Among the top donors to the Wisconsin Center for Dairy Research’s Campaign to Secure Wisconsin’s Dairy Future were Sargento Foods and Land O’ Lakes Inc., with Sargento Foods CEO, Lou Gentine serving as the project’s co-chair. One of the major partners of the Marshfield Research Station is the USDA’s Institute for Environmentally Integrated Dairy Management, an organization which specializes in researching milk production and dairy cow performance.
Goodman said he feels UW’s current research focus contradicts the university’s stated mission to promote the wellbeing of all Wisconsinites. Goodman said there is a need for research examining topics such as soil and animal health as opposed to studies focused on obtaining the maximum production out of an animal.
UW College of Agriculture and Life Sciences News Manager Nicole Miller said in an email statement to The Badger Herald that the school has faculty members dedicated to animal welfare as well as federal grants to study topics in sustainable agriculture like dairy farm greenhouse gas emissions.
CALS also hosts field days each year to share best practices with the state’s farmers, and the Center for Dairy Profitability aids farmers with succession planning by providing guidance on transferring farms to the next generation.
“[CALS] is dedicated to supporting all types of agriculture across Wisconsin, the nation and the world,” Miller said. “We are always open to hearing from members of the agricultural community about ways to better serve them, including collaborative research projects.”
Miller said farmers who would like to collaborate with the university or have concerns should reach out directly to CALS.
Even with his concerns, Goodman is still hopeful UW will chart a new course and shift the focus of its research to encapsulate what he described as the Wisconsin Idea.
“The university said it’s redefined Wisconsin Idea would center around the general welfare of the entire state,” Goodman said. “I want to see them to live up to that.”
Adverse Effects
Even as farmers, students and other organizations work to combat the immediate impacts of increasing mass agricultural production, the ripple effects of a consolidated agriculture market can be seen in the sharp decline of rural economic activity.
Between 2010 and 2018, two-thirds of Wisconsin’s rural counties experienced a drop in their populations.
According to the Wisconsin Office of Rural Health, 12% of rural Wisconsinites experience poverty, and almost one in five children live below the poverty line. The average unemployment rate for Wisconsin’s rural counties was 6.4% in 2020.
Any hopes of a potential surge in revenue from factory farming appear to be dashed by a continuing decline in labor force size and the number of businesses hiring workers, even as industrial farming expands. Langlade County, for instance, saw a 6.5% drop in the labor force and a 7.9% drop in the number of businesses countywide between 2010 and 2018.
From his perspective in the legislature, Considine described the ongoing trend as a predictable consequence of a truncated market. While factory farms may support a significant network of employees, Considine said laborers hired from outside of the community fall short of providing the same economic benefits as local farmers.

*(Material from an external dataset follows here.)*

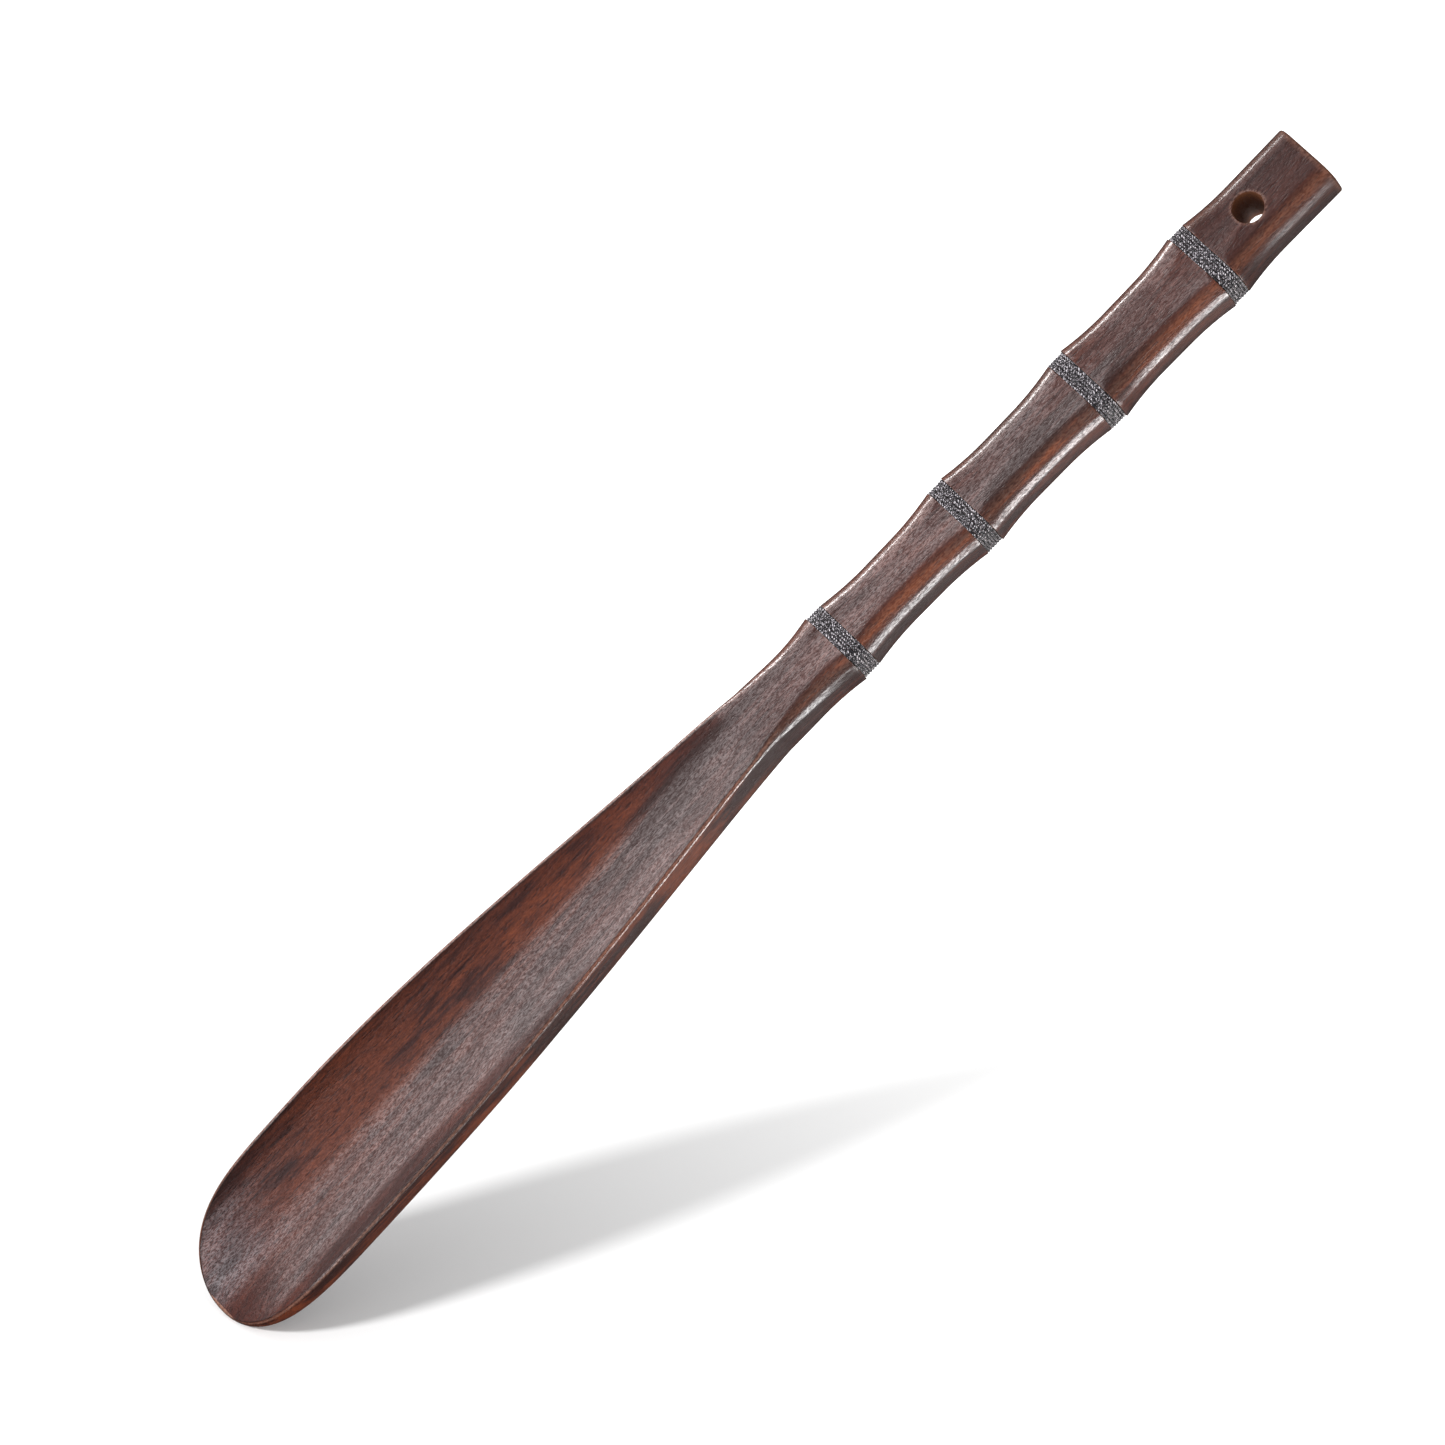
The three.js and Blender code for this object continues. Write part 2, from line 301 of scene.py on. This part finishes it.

“In regards to money circulating in the local economy, the smaller farm does a better job of improving our local community and supporting our local businesses, whatever they may be,” Considine said.
For Peck, a farmer himself, the slow death of family farming is a far more sentimental issue.
Peck views the continued loss of small farming as an identity crisis for Wisconsin — a state whose dairy farmers pride themselves on the quality of their products and the ability to support their communities.
“Farmers I know don’t want to get an award for selling the cheapest, lowest quality milk possible, and that’s what’s so sad,” Peck said. “Our entire identity is being destroyed by an industry hell-bent on being the biggest, baddest dairy producer ever. That’s not our niche in the world.”